Goto considered helpful

James D. Allen jamesa%betelgeuse at Sun.COM
Tue May 24 12:22:04 AEST 1988


	The `goto' flames seem to be dying out; I'd like to add some
gasoline.  While others have been defending relatively `structured' goto's
(eg, "break 2", common code coalescing) my favorite goto is really horrendous:
a jump from one inner loop to a different inner loop.  I am sincerely curious
if there is a "better way."
	Following is edited but fairly faithful pseudocode for a contract
bridge endgame analysis program.  Since performance is an issue I mention that
the pseudostatements each compile to very terse machine code.

	initialize;
	for (tricknum = 0; outcome still undecided; tricknum++) {
		for (player = winner of prev trick; other players; player++) {
			determine legal plays;
			remove redundancies;	/* A == K , etc. */
			select most likely play;
		    BACKTRACK:
			play the card;
			push set of legal plays;
			if (player == winner of previous trick)
				restrict others to suit_led;
		}
		determine winner of trick;
	}
	while (--tricknum >= 0) {
		for (player = last_to_play; other players; player--) {
			pop set of legal plays;
			undo played_card and delete from legal plays;
			if (player is on losing side && other play available)
				goto BACKTRACK;
		}
	}
	print solution;


	Here are some alternate coding methods with my objections.

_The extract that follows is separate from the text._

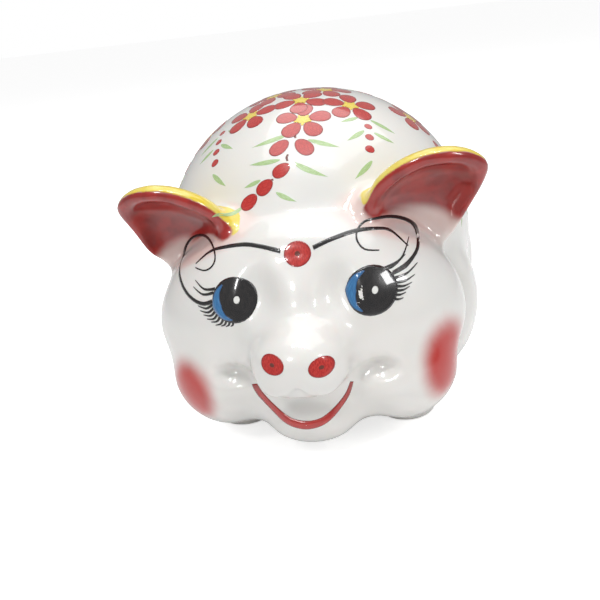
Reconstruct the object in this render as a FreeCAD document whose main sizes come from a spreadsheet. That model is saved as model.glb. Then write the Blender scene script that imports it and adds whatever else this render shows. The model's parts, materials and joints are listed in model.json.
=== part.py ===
import FreeCAD, Part
import math
import os

import Sketcher

# A slip-cast ceramic piggy bank, in millimetres.
# Frame: +Z up, the pig looks along -Y and its left side is +X. The origin is on the ground, under the
# middle of its length. The casting is a family of ellipsoid swellings, as a potter builds up the model
# that the plaster mould is taken from; the cavity is the same family, smaller by the wall all over.
SIZES = {
    # wall of the casting
    "wall": 4.5,
    # trunk, its centre this far behind the origin
    "trunk_half_width": 92,
    "trunk_half_length": 94,
    "trunk_half_height": 87.5,
    "trunk_back": 25,
    "belly_clearance": 5,
    # head, its centre forward of the trunk's
    "head_half_width": 82,
    "head_half_depth": 40,
    "head_half_height": 60,
    "head_forward": 82,
    "head_clearance": 12,
    "head_lean": 14.6,
    # cheeks, forward of the head's centre
    "cheek_half_width": 32,
    "cheek_half_depth": 30,
    "cheek_half_height": 33,
    "cheek_out": 45,
    "cheek_forward": 8,
    "cheek_clearance": 15,
    # snout
    "snout_half_width": 26,
    "snout_half_depth": 25,
    "snout_half_height": 19,
    "snout_forward": 42,
    "snout_drop": 4,
    # chin
    "chin_half_width": 28,
    "chin_half_depth": 22,
    "chin_half_height": 19,
    "chin_forward": 23,
    "chin_clearance": 11,
    # haunches, behind the trunk's centre
    "haunch_half_width": 37,
    "haunch_half_length": 47,
    "haunch_half_height": 54,
    "haunch_out": 59,
    "haunch_behind": 23,
    "haunch_clearance": 11,
    # shoulders, ahead of the trunk's centre
    "shoulder_half_width": 33,
    "shoulder_half_length": 33,
    "shoulder_half_height": 47,
    "shoulder_out": 60,
    "shoulder_forward": 36,
    "shoulder_clearance": 12,
    # feet: each leg flares upwards and stops at the skin of the body
    "foot_radius": 17,
    "foot_edge": 3,
    "leg_flare": 5,
    "leg_sink": 40,
    "front_foot_inboard": 12,
    "front_foot_forward": 25,
    "rear_foot_inboard": 9,
    "rear_foot_behind": 19,
    # ears: leaf-shaped cups, hooded forwards. They are set on by eye, so the left one sits higher
    "ear_half_length": 36,
    "ear_half_breadth": 30,
    "ear_half_thickness": 13,
    "ear_wall": 5,
    "ear_scoop_shift": 8,
    "ear_inset": 18,
    "ear_behind": 3,
    "left_ear_drop": 4,
    "right_ear_drop": 11,
    # curled tail, laid on the rump
    "tail_radius": 4,
    "tail_curl": 11,
    "tail_embed": 3,
    "tail_drop": 3,
    # coin slot, along the spine
    "slot_length": 36,
    "slot_width": 5,
    "slot_behind": 51,
    # belly hole and its stopper
    "hole_radius": 15,
    "seat_depth": 2.2,
    "seat_gap": 0.5,
    "plug_clearance": 0.06,
    "flange_lip": 4,
    "plug_height": 12,
    "plug_wall": 3,
    "rib_height": 1.6,
    "rib_depth": 0.9,
    "grip_depth": 6.5,
    "grip_web": 2,
    "bar_half_width": 2,
    "bar_recess": 0.4,
}
RIB_COUNT = 3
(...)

1) Do a recursive function call for each played card.  Clumsy (you either
	have to pass a lot of arguments or maintain the data as globals).
	Execution time increases significantly.
2) Do a recursive function call for each trick.  Reasonable, but doesn't
	completely sidestep the problem since backtracking occurs *within*
	a trick.
3) Rewrite in Prolog.  Plausible but pedantic.
4) Stuff the forward loop into the middle of the backtrack loop, or
	vice versa (left as an exercise).  Requires clumsy boolean flags
	(my code uses none).  Less readable because intuitively the forward
	and backtrack loops are separate.

	I don't claim that this is a general solution for backtracking.
Simpler problems can be handled nicely with nested `while's; harder problems
will require a more general method.  But for this program, depicting the
backtracking with a single powerful "goto" expresses the paradigm more
clearly (and certainly more efficiently) than the alternatives.